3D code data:
>> begin
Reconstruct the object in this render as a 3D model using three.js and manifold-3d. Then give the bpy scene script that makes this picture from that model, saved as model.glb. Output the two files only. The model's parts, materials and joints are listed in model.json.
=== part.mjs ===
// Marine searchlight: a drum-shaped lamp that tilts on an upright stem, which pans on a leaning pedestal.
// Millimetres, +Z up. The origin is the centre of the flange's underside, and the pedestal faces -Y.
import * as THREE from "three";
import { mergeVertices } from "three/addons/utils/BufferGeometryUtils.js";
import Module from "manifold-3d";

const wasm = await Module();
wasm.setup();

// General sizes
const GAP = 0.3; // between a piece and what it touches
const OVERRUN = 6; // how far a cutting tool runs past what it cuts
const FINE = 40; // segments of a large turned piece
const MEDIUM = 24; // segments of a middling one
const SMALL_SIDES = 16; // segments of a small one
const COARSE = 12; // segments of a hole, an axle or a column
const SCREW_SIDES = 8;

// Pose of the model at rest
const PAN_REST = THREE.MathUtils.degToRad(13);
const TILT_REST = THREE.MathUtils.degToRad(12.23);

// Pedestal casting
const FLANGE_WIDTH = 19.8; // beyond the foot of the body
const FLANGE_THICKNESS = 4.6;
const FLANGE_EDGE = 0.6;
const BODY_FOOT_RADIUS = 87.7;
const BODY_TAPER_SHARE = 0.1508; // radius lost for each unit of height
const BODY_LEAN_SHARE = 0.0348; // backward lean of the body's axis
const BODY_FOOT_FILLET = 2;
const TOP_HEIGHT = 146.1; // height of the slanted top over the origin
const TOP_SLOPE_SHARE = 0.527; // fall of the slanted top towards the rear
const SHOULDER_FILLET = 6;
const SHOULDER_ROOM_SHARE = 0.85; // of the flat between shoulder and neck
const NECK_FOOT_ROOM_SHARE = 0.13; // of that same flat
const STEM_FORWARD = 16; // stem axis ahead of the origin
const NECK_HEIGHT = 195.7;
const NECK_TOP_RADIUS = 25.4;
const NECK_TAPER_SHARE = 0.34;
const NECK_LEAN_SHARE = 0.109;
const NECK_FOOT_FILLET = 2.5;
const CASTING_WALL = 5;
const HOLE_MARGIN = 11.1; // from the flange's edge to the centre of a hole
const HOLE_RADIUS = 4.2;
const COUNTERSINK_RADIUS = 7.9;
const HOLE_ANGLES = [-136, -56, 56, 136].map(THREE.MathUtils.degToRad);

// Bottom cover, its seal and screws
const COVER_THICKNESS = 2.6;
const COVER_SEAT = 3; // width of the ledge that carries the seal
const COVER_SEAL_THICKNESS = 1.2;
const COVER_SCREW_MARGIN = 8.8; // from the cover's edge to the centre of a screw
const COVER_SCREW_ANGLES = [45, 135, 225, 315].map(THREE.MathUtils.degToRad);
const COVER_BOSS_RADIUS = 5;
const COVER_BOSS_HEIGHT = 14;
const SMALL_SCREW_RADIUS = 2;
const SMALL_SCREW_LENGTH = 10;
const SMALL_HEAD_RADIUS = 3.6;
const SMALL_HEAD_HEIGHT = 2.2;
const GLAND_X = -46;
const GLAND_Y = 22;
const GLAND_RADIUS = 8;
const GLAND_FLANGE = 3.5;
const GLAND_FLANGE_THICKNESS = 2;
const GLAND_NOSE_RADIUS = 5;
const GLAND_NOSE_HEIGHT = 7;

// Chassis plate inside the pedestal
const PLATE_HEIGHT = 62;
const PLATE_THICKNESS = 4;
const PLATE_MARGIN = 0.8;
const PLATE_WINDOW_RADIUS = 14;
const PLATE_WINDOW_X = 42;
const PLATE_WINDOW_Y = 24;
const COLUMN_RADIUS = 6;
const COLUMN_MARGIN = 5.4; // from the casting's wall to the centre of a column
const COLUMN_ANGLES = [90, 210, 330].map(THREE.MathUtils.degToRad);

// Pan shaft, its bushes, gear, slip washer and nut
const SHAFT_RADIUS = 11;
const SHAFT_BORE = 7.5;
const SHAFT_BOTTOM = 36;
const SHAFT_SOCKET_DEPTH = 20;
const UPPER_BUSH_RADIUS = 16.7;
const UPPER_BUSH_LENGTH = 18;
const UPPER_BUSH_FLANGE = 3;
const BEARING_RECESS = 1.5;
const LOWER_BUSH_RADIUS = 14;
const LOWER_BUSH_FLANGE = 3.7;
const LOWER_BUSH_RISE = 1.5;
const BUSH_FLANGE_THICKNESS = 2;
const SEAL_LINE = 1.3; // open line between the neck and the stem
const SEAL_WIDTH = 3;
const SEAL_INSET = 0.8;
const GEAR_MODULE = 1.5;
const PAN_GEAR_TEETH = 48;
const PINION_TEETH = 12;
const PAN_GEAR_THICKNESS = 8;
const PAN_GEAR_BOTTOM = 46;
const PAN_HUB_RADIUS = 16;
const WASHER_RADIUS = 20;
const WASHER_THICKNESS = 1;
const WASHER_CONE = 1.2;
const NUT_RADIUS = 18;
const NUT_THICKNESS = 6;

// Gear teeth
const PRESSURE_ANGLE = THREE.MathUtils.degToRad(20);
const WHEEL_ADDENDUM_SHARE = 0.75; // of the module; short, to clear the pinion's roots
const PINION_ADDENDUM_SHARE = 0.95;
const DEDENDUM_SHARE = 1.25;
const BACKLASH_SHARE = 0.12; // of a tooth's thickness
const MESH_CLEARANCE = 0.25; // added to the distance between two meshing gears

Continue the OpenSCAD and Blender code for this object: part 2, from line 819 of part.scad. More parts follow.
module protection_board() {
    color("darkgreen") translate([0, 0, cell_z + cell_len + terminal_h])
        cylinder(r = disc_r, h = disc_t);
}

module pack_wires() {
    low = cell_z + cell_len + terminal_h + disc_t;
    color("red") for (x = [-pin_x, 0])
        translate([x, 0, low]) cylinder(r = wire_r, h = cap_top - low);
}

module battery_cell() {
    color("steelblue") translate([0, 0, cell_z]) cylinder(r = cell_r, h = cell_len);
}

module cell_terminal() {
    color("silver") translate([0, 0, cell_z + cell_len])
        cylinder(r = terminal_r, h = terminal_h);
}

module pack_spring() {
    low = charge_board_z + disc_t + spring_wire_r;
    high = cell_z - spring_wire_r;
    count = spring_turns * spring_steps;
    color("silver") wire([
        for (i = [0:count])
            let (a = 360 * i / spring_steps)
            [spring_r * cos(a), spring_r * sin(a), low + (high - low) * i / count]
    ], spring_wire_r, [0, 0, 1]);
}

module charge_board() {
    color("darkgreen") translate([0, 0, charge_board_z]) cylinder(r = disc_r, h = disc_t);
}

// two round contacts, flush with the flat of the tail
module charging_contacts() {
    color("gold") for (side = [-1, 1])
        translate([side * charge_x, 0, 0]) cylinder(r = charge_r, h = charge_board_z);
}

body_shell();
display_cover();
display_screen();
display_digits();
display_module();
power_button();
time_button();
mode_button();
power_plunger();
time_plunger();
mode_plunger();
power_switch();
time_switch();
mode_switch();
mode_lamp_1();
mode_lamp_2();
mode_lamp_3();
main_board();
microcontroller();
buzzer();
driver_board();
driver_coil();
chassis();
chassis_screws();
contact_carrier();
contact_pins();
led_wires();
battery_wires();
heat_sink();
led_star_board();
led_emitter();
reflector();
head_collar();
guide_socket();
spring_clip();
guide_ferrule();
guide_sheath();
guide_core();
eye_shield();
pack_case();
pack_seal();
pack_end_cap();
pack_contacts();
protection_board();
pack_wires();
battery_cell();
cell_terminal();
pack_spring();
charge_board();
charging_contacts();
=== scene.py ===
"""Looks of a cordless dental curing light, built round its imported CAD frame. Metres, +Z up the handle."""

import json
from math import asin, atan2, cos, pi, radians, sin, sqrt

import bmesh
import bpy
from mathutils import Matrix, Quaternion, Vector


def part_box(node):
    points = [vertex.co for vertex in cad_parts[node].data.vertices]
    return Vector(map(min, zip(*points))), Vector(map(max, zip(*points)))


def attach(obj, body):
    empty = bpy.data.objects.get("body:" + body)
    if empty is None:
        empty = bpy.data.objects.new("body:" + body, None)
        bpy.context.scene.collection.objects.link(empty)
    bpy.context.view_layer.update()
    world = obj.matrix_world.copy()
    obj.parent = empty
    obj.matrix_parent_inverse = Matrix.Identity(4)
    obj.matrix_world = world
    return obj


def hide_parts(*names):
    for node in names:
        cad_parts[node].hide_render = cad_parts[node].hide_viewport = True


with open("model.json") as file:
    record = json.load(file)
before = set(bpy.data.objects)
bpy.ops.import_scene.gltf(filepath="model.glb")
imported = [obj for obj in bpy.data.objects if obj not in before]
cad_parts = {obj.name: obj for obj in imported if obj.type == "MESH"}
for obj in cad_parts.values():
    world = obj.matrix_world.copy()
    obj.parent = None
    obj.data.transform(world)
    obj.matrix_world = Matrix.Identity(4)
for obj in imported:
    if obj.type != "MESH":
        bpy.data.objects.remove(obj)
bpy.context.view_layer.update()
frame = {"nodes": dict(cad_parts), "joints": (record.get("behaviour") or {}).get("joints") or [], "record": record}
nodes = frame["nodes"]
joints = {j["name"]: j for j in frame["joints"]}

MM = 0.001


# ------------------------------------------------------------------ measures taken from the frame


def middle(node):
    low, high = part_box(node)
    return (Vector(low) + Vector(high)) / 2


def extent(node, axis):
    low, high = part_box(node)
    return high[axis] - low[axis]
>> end
Exercise goal> Begin with the first line of the data above and, please, print each line exactly until you have printed the line containing "const TILT_REST = THREE.MathUtils.degToRad(12.23);"; print nothing else.

Completed exercise>
Reconstruct the object in this render as a 3D model using three.js and manifold-3d. Then give the bpy scene script that makes this picture from that model, saved as model.glb. Output the two files only. The model's parts, materials and joints are listed in model.json.
=== part.mjs ===
// Marine searchlight: a drum-shaped lamp that tilts on an upright stem, which pans on a leaning pedestal.
// Millimetres, +Z up. The origin is the centre of the flange's underside, and the pedestal faces -Y.
import * as THREE from "three";
import { mergeVertices } from "three/addons/utils/BufferGeometryUtils.js";
import Module from "manifold-3d";

const wasm = await Module();
wasm.setup();

// General sizes
const GAP = 0.3; // between a piece and what it touches
const OVERRUN = 6; // how far a cutting tool runs past what it cuts
const FINE = 40; // segments of a large turned piece
const MEDIUM = 24; // segments of a middling one
const SMALL_SIDES = 16; // segments of a small one
const COARSE = 12; // segments of a hole, an axle or a column
const SCREW_SIDES = 8;

// Pose of the model at rest
const PAN_REST = THREE.MathUtils.degToRad(13);
const TILT_REST = THREE.MathUtils.degToRad(12.23);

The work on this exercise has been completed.